How to stop: Normally, I wouldn’t advise treating networking like a job interview—that can quickly transform an already awkward situation into an unbearably uncomfortable one. But if you’re someone who has the tendency to constantly shift the spotlight away from yourself, responding to questions with that frame of mind will help you talk about yourself naturally and provide thoughtful answers without seeming overly self-promotional. Just remember to end each response with a question to maintain that back-and-forth conversation.
You don’t toss your hat into the ring for that promotion. You’ve been meaning to approach your boss about a raise for quite some time—meaning three years. You have a great idea to share in a team meeting, but you insist on keeping your mouth shut. You want to sign up for your office’s kickball league. But your nightmarish experience in high school gym class is causing you to think twice.

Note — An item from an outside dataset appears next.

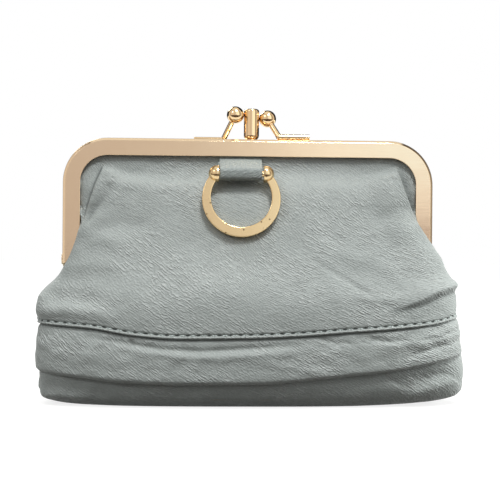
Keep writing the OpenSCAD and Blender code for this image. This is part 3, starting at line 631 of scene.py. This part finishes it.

Turning down opportunities that fall in your lap is one thing. However, refusing to speak up or even put your name in for consideration is a whole new counterproductive ballgame (kickball game, that is). Remember, you can’t get the things you want if you don’t go after them.
How to stop: Putting yourself out there—particularly if you’re used to being more reserved—is definitely enough to make your pulse quicken. But in those moments of sheer panic, ask yourself this simple question: What’s the worst that could happen? Yes, you might receive a disheartening rejection. You might be stuck with your current salary for now. You might even get a kickball straight to the face. But is that truly the end of the world? No. In fact, holding yourself back and stunting your own growth is much, much worse.
Nobody wants to be that person who rambles on and on about her astounding skills and impressive career history. But at the same time, you don’t want to go so far in the other direction that you continuously negate your own accomplishments and completely sell yourself short.
Yes, it can be a fine line to walk. But it’s definitely doable! Pay extra attention to these five situations, and you’re well on your way to pumping yourself up—rather than shooting yourself down.